Take him out for a meal. You’ve heard Peel complain how he never meets anyone. Give John a call, offer to take him out for a curry. Bet you a tenner he says yes.
I had nothing to lose. (Except a tenner.) So I got Peel on the phone – it wasn’t hard in those days, I’d done it a few times before – and asked if he fancied sharing a curry some weeknight before his show. I cringed as I made the offer. But John’s response was immediate. How very kind of you, he said. I’d love to.
A few days later, we met up in the early evening at Broadcasting House, had a quick pint round the corner, and then Peel took me to his favorite local curry house and I picked up the tab.

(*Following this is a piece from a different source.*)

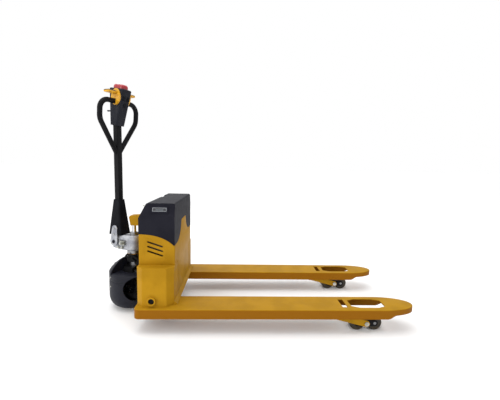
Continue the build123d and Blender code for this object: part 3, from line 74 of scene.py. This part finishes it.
bpy.context.scene.camera = camera


# ------------------------------------------------------------------ studio
# A pale matt floor in a white surround that is brighter on the driver's side. A broad soft lamp hangs
# overhead, one stands ahead on the driver's side and a weak one behind, so the load face lies in half
# shade.
class Shade:
    """A socket of a node tree. Arithmetic on it adds Math nodes."""

    def __init__(self, tree, socket=None):
        self.tree = tree
        self.socket = socket

    def node(self, kind, settings=None, out=0, stops=None, **sockets):
        """Adds one node: its settings and a ramp's stops first, then values or links by socket name.
        A socket named i and a number is that input by its place."""
        made = self.tree.nodes.new(kind)
        for key, value in (settings or {}).items():
            setattr(made, key, value)
        if stops:
            elements = made.color_ramp.elements
            while len(elements) < len(stops):
                elements.new(0.5)
            for element, (place, colour) in zip(elements, stops):
                element.position = place
                element.color = colour
        for key, value in sockets.items():
            by_place = key[0] == "i" and key[1:].isdigit()
            target = made.inputs[int(key[1:]) if by_place else key.replace("_", " ")]
            if isinstance(value, Shade):
                self.tree.links.new(value.socket, target)
            else:
                target.default_value = value
        return Shade(self.tree, made.outputs[out])

    def _maths(self, operation, a, b):
        return self.node("ShaderNodeMath", {"operation": operation}, i0=a, i1=b)

    def __add__(self, other):
        return self._maths("ADD", self, other)

    def __radd__(self, other):
        return self._maths("ADD", other, self)

    def __sub__(self, other):
        return self._maths("SUBTRACT", self, other)

    def __rsub__(self, other):
        return self._maths("SUBTRACT", other, self)

    def __mul__(self, other):
        return self._maths("MULTIPLY", self, other)

    def __rmul__(self, other):
        return self._maths("MULTIPLY", other, self)

    def ramp(self, low, high, to_low=0.0, to_high=1.0):
        """Maps low..high smoothly to to_low..to_high."""
        return self.node(
            "ShaderNodeMapRange",
            {"interpolation_type": "SMOOTHSTEP"},
            Value=self,
            From_Min=low,
            From_Max=high,
            To_Min=to_low,
            To_Max=to_high,
        )

    def blend(self, first, second):
        """The colour first where this is 0 and second where it is 1."""
        return self.node("ShaderNodeMix", {"data_type": "RGBA"}, 2, i0=self, i6=first, i7=second)


def linear(red, green, blue):
    """A colour of 0 to 255 a channel, as the linear colour that a shader takes."""
    parts = []
    for value in (red / 255, green / 255, blue / 255):
        parts.append(value / 12.92 if value <= 0.04045 else ((value + 0.055) / 1.055) ** 2.4)
    return (*parts, 1.0)


floor_half = 40.0
floor_mesh = bpy.data.meshes.new("floor")
corners = ((-1, -1), (1, -1), (1, 1), (-1, 1))
floor_mesh.from_pydata([(x * floor_half, y * floor_half, 0) for x, y in corners], [], [(0, 1, 2, 3)])
floor = bpy.data.objects.new("floor", floor_mesh)
bpy.context.scene.collection.objects.link(floor)
floor_paint = bpy.data.materials.new("floor_paint")
floor_paint.use_nodes = True
floor_shader = floor_paint.node_tree.nodes["Principled BSDF"]
floor_shader.inputs["Base Color"].default_value = (0.97, 0.97, 0.97, 1)
floor_shader.inputs["Roughness"].default_value = 1.0
floor_shader.inputs["Specular IOR Level"].default_value = 0.0
floor_mesh.materials.append(floor_paint)

surround = bpy.data.worlds.new("surround")
surround.use_nodes = True
surround.node_tree.nodes.clear()
sky = Shade(surround.node_tree)
to_lens = sky.node("ShaderNodeLightPath")
towards = sky.node("ShaderNodeTexCoord", out=0)
side = sky.node("ShaderNodeSeparateXYZ", out=0, Vector=towards)
room = sky.node("ShaderNodeBackground", Color=(1, 1, 1, 1), Strength=side.ramp(-0.6, 0.9, 1.3, 0.72))
backdrop = sky.node("ShaderNodeBackground", Color=(1, 1, 1, 1), Strength=1.0)
both = sky.node("ShaderNodeMixShader", i0=to_lens, i1=room, i2=backdrop)
world_out = surround.node_tree.nodes.new("ShaderNodeOutputWorld")
surround.node_tree.links.new(both.socket, world_out.inputs["Surface"])
bpy.context.scene.world = surround
bpy.context.scene.view_settings.view_transform = "Standard"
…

What did we talk about? Damned if I remember. Hopefully, just about music – and maybe a little bit about his life out in the country, with the mysterious “pig,” as his long-suffering wife Sheila was referred to for so many years. I only remember being perfectly nervous, and John being perfectly charming. He may possibly have found me as much of a pain as when we blagged our way into his studio all those years earlier, but if that was the case, he was far too nice to say so. And looking back on it, I’m sure he enjoyed himself. Not because of my company, but because he always took pleasure in talking about music with anyone who loved it even half as much as himself, and because he would have been happy to share his enthusiasm and encouragement with anyone willing to make a career of that love. You may have heard people say over these last few days that John Peel was one of the nicest people you could ever hope to meet. Guess what? It was true.
Peel did not play Jamming!’s Singles any more often because of our meal out. Nor should he have done. Peel only ever played what he liked. But it was the fact that he liked so damn much of it – with a passion – that makes us so sad to lose him.